I randomly woke up at 4.30am, and after getting a glass of water, I didn’t go right back to sleep. I got on my cellphone, responded to texts and scrolled idly through my Twitter feed. I came across a link one of my followers had posted. With a title as provacative as "Why Ghana Is Not A Tourist Friendly Place To Visit" via @HuffPostTravel, there was little to no chance I’d scroll past it.
A half hour later and after several attempts to ignore the anger that bubbled up in my chest, I’m here- spilling said fury into a blog post.
As much as it pains me to give Karen Curley’s poorly written and offensive account any kind of platform, I just find it hard to ignore.
Karen’s ignorance is not unique in its condescension— she is actually exactly the type of Westerner that makes me question why on Earth she even ever left her country to begin with, especially if she bore no intentions of abandoning close-mindedness while in that alternate environment. From all indications, Ghana was a lost cause as far as Karen was concerned, before she had even landed there.
Karen says that ‘as an American’ she is accustomed to a ‘certain comfort level’, as she calls it. I just find it interesting that Karen believes the fact that she is of American descent is the reason she has grown up with these things. As though all Americans can say this. As if by virtue of being American, one is granted a lifetime supply of airconditioning along with their birth certificate. As though that is the only story one can tell of America. I’m not blind to the fact that more Americans have ‘comfortable’ living situations, with ‘hot showers, food (really, Karen, you didn’t see food in Ghana?), and even air-conditioning’. But the problem with stereotypes— and I quote Chimamanda’s talk on The Single Story— is not that they are untrue, but that they are incomplete.
It should not be acceptable to us as citizens of the world to so readily accept a label of affluence and comfort for the West and one of despair and hopelessness for Africa (and other places that bear this burden). How about I tell Karen about the men that poke and prod me on the train and on the streets of America? The ones who want to be my friend? The people who act like they have ‘never seen an African person’. About how I had to come all the way to America from Ghana to ever see someone throw up right infront of me? Or to get violently robbed? Oh no, but those would be isolated experiences, would they not? Surely, men with aggressive, overly-familiar advances are a Ghanaian problem. It’s not like men do that kind of thing all over the world or anything.

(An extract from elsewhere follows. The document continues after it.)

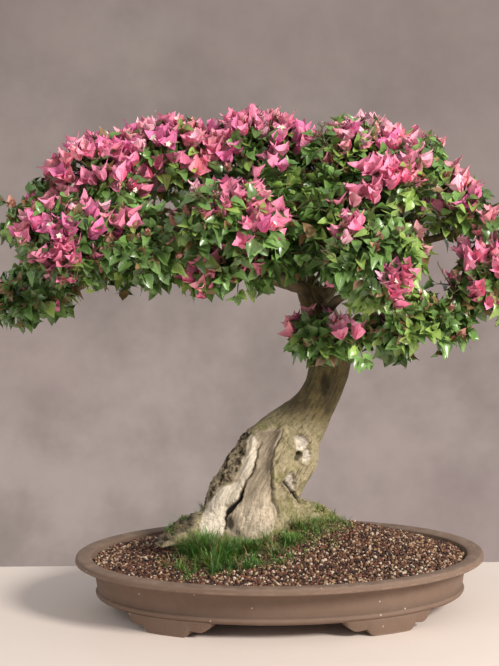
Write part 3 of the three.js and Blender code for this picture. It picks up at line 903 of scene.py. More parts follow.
def rotations(rng, number):
    """Random turns as matrices."""
    q = unit(rng.normal(size=(number, 4)))
    w, x, y, z = q.T
    return np.stack(
        [
            np.stack([1 - 2 * (y * y + z * z), 2 * (x * y - w * z), 2 * (x * z + w * y)], -1),
            np.stack([2 * (x * y + w * z), 1 - 2 * (x * x + z * z), 2 * (y * z - w * x)], -1),
            np.stack([2 * (x * z - w * y), 2 * (y * z + w * x), 1 - 2 * (x * x + y * y)], -1),
        ],
        axis=1,
    )


def pick(rng, table, number=None):
    """Random rows of a table, by the share that each of them ends with."""
    return rng.choice(len(table), number, p=[share for _, share in table.values()])


def stamp(points, faces, places, turns, sizes):
    """Copies of one small shape as joined points and faces."""
    shaped = points[None] * sizes[:, None, :]
    moved = np.einsum("nij,nkj->nki", turns, shaped) + places[:, None, :]
    offsets = np.arange(len(places))[:, None, None] * len(points)
    return moved.reshape(-1, 3), (faces[None] + offsets).reshape(-1, faces.shape[1])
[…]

I’m very aware of the fact that Ghana— Africa as a whole— has immense room for improvement. The poverty saddens me too; I see it too. I’ve visited nearly every region of the country, and the inequality between the North and South astounds me and makes me feel helpless. But this is not a Ghanaian problem. There is inequality everywhere. There is wealth everywhere. I’m sure Karen would be shocked to know that there are millionaires- dare I say billionaires?- in Ghana. According to her, she was ‘mostly in Accra and there were no splendid neighborhoods there’. I wonder where these rich people live? Karen says that ’the people over there do not know how to react to a White person.’ Tell me, dear Karen, exactly how one ‘reacts to a White person’? In Karen’s view, ’there is no sanitation system there’, and ‘the poverty over there is heartbreaking.’ Really, it was the nuances of her writing that irritated me: the sheer We vs. Them nature of it all, her condescending tone, her choice of words. If I didn’t know better, I’d almost be tempted to believe that Karen really had never seen poor people before this trip. And the sad thing is, there are people who don’t know better. People who will read her one-dimensional tale and extrapolate it to account for all of Africa, in all its diversity and contrast.
As far as they know, they have seen on HuffPo that in Ghana, “people have no choice but to urinate right in the middle of the street” and that there is “burning trash and feces everywhere”. Wow. Conveniently falls right in line with the prepackaged image of Africa as filled with uncivilized caveman types, who had absolutely no hope before the savior showed up with his language, his God, and his way of life, and even after this ‘intervention’, continue to languish in despair, with no hope of true self-governance or self-development.
I challenge us all to not accept this kind of thinking. I challenge Africans to rise to the occasion and use the ignorance as fuel to power what our dreams and hopes are for the progression of our continent. I challenge foreigners; both tourists and people who consume secondary accounts of Africa through film, books and television, to ask questions, to probe, to examine themselves, and as they read or watch, see both similarity and difference. See them simultaneously. Don’t accept such simplistic one-dimensional accounts of homogeneity. It is always more complex than that. Find an opportunity to see for yourself through a visit if it’s possible. Talk to people who are different. Read books on Africa by Africans (let them tell their own stories) or unbiased scholars who have lived there long enough to be credible. Don’t accept information like this at face value. Especially not from a person who doesn’t know how to spell ‘capital’.